Met my lovely friends for afternoon tea.
I really enjoyed every single moment spent with them.
Well, that's exaggerating.
Sometimes I do feel irritate with them, but I still love them after all.

Met my poly friends.
Have not seen some of them for so long.
But too bad Sly and Hiu Tung are not there.
I really hope that they could be there.

It seems that all the datukers are going for the same trip again.
Woohoo. That will be so fun.
I am so look forward to January break.

Pimple,pimple, go away;
Job,Job, come and stay!

Wednesday, November 03, 2010

I want to get a job,

then i can visit a skin doctor!

Somethings are just beyond my control.
It just doesn't go the way I want it to be.
Not fated.

Tuesday, November 02, 2010

Happy day

Monday is a happy,

Tuesday is a happy day.
Mr Patato Chips is super cute.I cannot stop laughing when he behaves like a kid in school.
And now I realized that I am not his only fan.
There is a lot more people who are crazy over him.
Octoberfest is not too bad.
Managed to know a few new friends.
Had fun drinking beer and playing musical chair.
The fact about drinking beer in school is actually quite shoik..haha.

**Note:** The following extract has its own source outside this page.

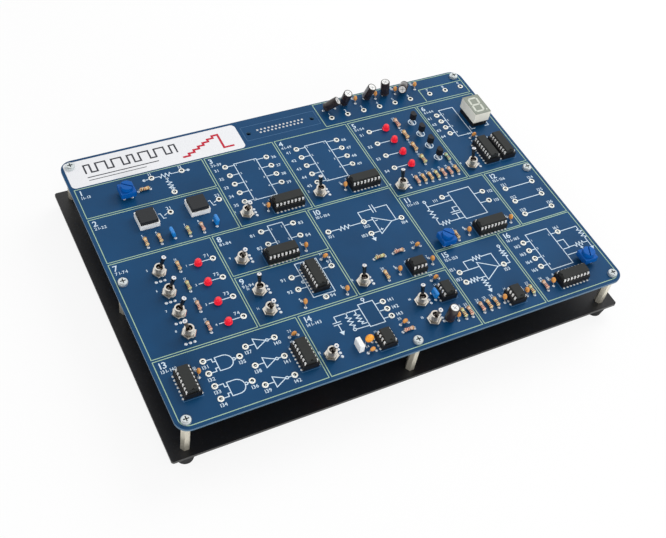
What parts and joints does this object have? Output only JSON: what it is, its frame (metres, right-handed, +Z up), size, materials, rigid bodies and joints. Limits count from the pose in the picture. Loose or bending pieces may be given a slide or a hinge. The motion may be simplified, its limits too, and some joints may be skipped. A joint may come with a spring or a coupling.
{
  "type": "digital electronics training module",
  "caption": "Electronics training board with test jacks, socketed chips, toggle switches, push buttons, trimmers and a digit display, on posts over a base plate with feet.",
  "frame": {"origin": "under the middle of the module, on the surface that its feet stand on", "axes": "+X along the long side to the right, +Y to the back edge with the connector, +Z up"},
  "size_m": [0.3048, 0.2116, 0.0518],
  "materials": {
    "board_mask": "glossy blue solder mask over glass fibre",
    "base_black": "glossy black sheet",
    "foot_rubber": "matt black rubber",
    "nickel": "bright nickel plate",
    "screw_zinc": "white zinc plate",
    "jack_cream": "pale tinned metal",
    "switch_case": "dark red moulding",
    "tinned": "tinned copper",
    "white_plastic": "white moulding",
    "spring_steel": "spring steel",
    "trimmer_blue": "blue moulding",
    "socket_black": "black moulding",
    "package_black": "matt moulding compound",
    "display_grey": "pale moulding with a warm grey face",
    "led_red": "clear red resin",
    "resistor_beige": "beige lacquer with colour bands",
    "can_sleeve": "black sleeve over an aluminium can",
    "ceramic_tan": "tan dipped resin",
    "capacitor_blue": "blue dipped resin",
    "disc_orange": "orange dipped resin",
    "tin_plate": "tin plate",
    "gold": "gold flash",
    "lever_chrome": "dark bright metal with a pale tip",
    "cap_charcoal": "charcoal moulding"
  },
  "bodies": {
    "module": {"circuit_board": "board_mask", "base_plate": "base_black", "rubber_feet": "foot_rubber", "standoffs": "nickel", "board_screws": "screw_zinc", "base_screws": "screw_zinc", "test_jacks": "jack_cream", "toggle_bushings": "nickel", "toggle_nuts": "nickel", "toggle_housings": "switch_case", "toggle_terminals": "tinned", "button_cases": "white_plastic", "button_domes": "spring_steel", "button_pins": "tinned", "trimmer_bodies": "trimmer_blue", "trimmer_pins": "tinned", "chip_sockets": "socket_black", "socket_contacts": "tinned", "chip_bodies": "package_black", "chip_leads": "tinned", "display_socket": "socket_black", "display_body": "display_grey", "display_pins": "tinned", "led_lenses": "led_red", "led_leads": "tinned", "transistor_bodies": "package_black", "transistor_leads": "tinned", "resistor_bodies": "resistor_beige", "resistor_leads": "tinned", "electrolytic_cans": "can_sleeve", "ceramic_capacitors": "ceramic_tan", "blue_capacitors": "capacitor_blue", "film_capacitor": "white_plastic", "disc_capacitor": "disc_orange", "capacitor_leads": "tinned", "connector_shell": "tin_plate", "connector_insulator": "socket_black", "connector_contacts": "gold", "connector_jackscrews": "screw_zinc"},
    "toggle_lever_1": {"toggle_lever_1": "lever_chrome"},
    "toggle_lever_2": {"toggle_lever_2": "lever_chrome"},
    "toggle_lever_3": {"toggle_lever_3": "lever_chrome"},
    "toggle_lever_4": {"toggle_lever_4": "lever_chrome"},
    "toggle_lever_5": {"toggle_lever_5": "lever_chrome"},
    "toggle_lever_6": {"toggle_lever_6": "lever_chrome"},
    "toggle_lever_7": {"toggle_lever_7": "lever_chrome"},
    "toggle_lever_8": {"toggle_lever_8": "lever_chrome"},
    "toggle_lever_9": {"toggle_lever_9": "lever_chrome"},
    "toggle_lever_10": {"toggle_lever_10": "lever_chrome"},
    "toggle_lever_11": {"toggle_lever_11": "lever_chrome"},
    "toggle_lever_12": {"toggle_lever_12": "lever_chrome"},
    "toggle_lever_13": {"toggle_lever_13": "lever_chrome"},
    "toggle_lever_14": {"toggle_lever_14": "lever_chrome"},
    "toggle_lever_15": {"toggle_lever_15": "lever_chrome"},
    "button_cap_1": {"button_cap_1": "cap_charcoal"},
    "button_cap_2": {"button_cap_2": "cap_charcoal"},
    "trimmer_knob_1": {"trimmer_knob_1": "trimmer_blue"},
    "trimmer_knob_2": {"trimmer_knob_2": "trimmer_blue"},
    "trimmer_knob_3": {"trimmer_knob_3": "trimmer_blue"}
  },
  "joints": [
    {"name": "toggle_1_throw", "type": "hinge", "parent": "module", "child": "toggle_lever_1", "pos_m": [-0.0536, 0.025, 0.0411], "axis": [-1, 0, 0], "range_deg": [0, 29.6]},
    {"name": "toggle_2_throw", "type": "hinge", "parent": "module", "child": "toggle_lever_2", "pos_m": [-0.0024, 0.0257, 0.0411], "axis": [1, 0, 0], "range_deg": [0, 29.6]},
    {"name": "toggle_3_throw", "type": "hinge", "parent": "module", "child": "toggle_lever_3", "pos_m": [0.0512, 0.0134, 0.0411], "axis": [1, 0, 0], "range_deg": [0, 29.6]},
    {"name": "toggle_4_throw", "type": "hinge", "parent": "module", "child": "toggle_lever_4", "pos_m": [0.1068, 0.0151, 0.0411], "axis": [1, 0, 0], "range_deg": [0, 29.6]},
    {"name": "toggle_5_throw", "type": "hinge", "parent": "module", "child": "toggle_lever_5", "pos_m": [-0.1204, -0.0005, 0.0411], "axis": [0, -1, 0], "range_deg": [0, 29.6]},
    {"name": "toggle_6_throw", "type": "hinge", "parent": "module", "child": "toggle_lever_6", "pos_m": [-0.1204, -0.0167, 0.0411], "axis": [0, -1, 0], "range_deg": [0, 29.6]},
    {"name": "toggle_7_throw", "type": "hinge", "parent": "module", "child": "toggle_lever_7", "pos_m": [-0.1204, -0.0324, 0.0411], "axis": [0, -1, 0], "range_deg": [0, 29.6]},
    {"name": "toggle_8_throw", "type": "hinge", "parent": "module", "child": "toggle_lever_8", "pos_m": [-0.1204, -0.0474, 0.0411], "axis": [0, 1, 0], "range_deg": [0, 29.6]},
    {"name": "toggle_9_throw", "type": "hinge", "parent": "module", "child": "toggle_lever_9", "pos_m": [-0.0714, -0.0086, 0.0411], "axis": [-1, 0, 0], "range_deg": [0, 29.6]},
    {"name": "toggle_10_throw", "type": "hinge", "parent": "module", "child": "toggle_lever_10", "pos_m": [-0.0712, -0.0338, 0.0411], "axis": [1, 0, 0], "range_deg": [0, 29.6]},
    {"name": "toggle_11_throw", "type": "hinge", "parent": "module", "child": "toggle_lever_11", "pos_m": [-0.0714, -0.0491, 0.0411], "axis": [-1, 0, 0], "range_deg": [0, 29.6]},
    {"name": "toggle_12_throw", "type": "hinge", "parent": "module", "child": "toggle_lever_12", "pos_m": [-0.0102, -0.0495, 0.0411], "axis": [1, 0, 0], "range_deg": [0, 29.6]},
    {"name": "toggle_13_throw", "type": "hinge", "parent": "module", "child": "toggle_lever_13", "pos_m": [-0.0519, -0.0901, 0.0411], "axis": [-1, 0, 0], "range_deg": [0, 29.6]},
    {"name": "toggle_14_throw", "type": "hinge", "parent": "module", "child": "toggle_lever_14", "pos_m": [0.0157, -0.075, 0.0411], "axis": [1, 0, 0], "range_deg": [0, 29.6]},
    {"name": "toggle_15_throw", "type": "hinge", "parent": "module", "child": "toggle_lever_15", "pos_m": [0.0162, -0.0896, 0.0411], "axis": [-1, 0, 0], "range_deg": [0, 29.6]},
    {"name": "button_1_press", "type": "slide", "parent": "module", "child": "button_cap_1", "axis": [0, 0, -1], "range_m": [0, 0.0005], "stiffness_N_per_m": 2000, "springref_m": -0.0005},
    {"name": "button_2_press", "type": "slide", "parent": "module", "child": "button_cap_2", "axis": [0, 0, -1], "range_m": [0, 0.0005], "stiffness_N_per_m": 2000, "springref_m": -0.0005},
    {"name": "trimmer_1_turn", "type": "hinge", "parent": "module", "child": "trimmer_knob_1", "pos_m": [-0.1172, 0.0649, 0.0443], "axis": [0, 0, 1], "range_deg": [-120, 120]},
    {"name": "trimmer_2_turn", "type": "hinge", "parent": "module", "child": "trimmer_knob_2", "pos_m": [0.0543, -0.0387, 0.0443], "axis": [0, 0, 1], "range_deg": [-120, 120]},
    {"name": "trimmer_3_turn", "type": "hinge", "parent": "module", "child": "trimmer_knob_3", "pos_m": [0.1322, -0.0832, 0.0443], "axis": [0, 0, 1], "range_deg": [-120, 120]}
  ]
}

Today is another happy day.
Played badminton and table tennis in SRC.
Got amazed by one of classmate's superb badminton skill.
I guess that he must be a national team player.

And I know tomorrow is going to be another happy day.
Going to meet my lovelies for afternoon tea and my polyfriends for dinner.

I know when I think less, then my days will be happier.
Hope that I can find a job soon.
I really need a job:)

Monday, November 01, 2010

Met up with Li Sze today.
She is getting married and moving in her new house soon.
I felt really happy for her. I can sense her happiness every here and then.
Had a nice lunch followed by a simple afternoon tea.
I love slow pace afternoon, where you don't need to think much.

Yanyu came over to my room last night.
She is so sweet to brought sweets for me.
And I realized that I am not the only person without a complete family.
There is a lot of other people who are the same.
Yet they are much stronger than I am.

I still feel lost.
Sometimes I am very sure about what I want,
But I have no idea about how to achieve those things I want.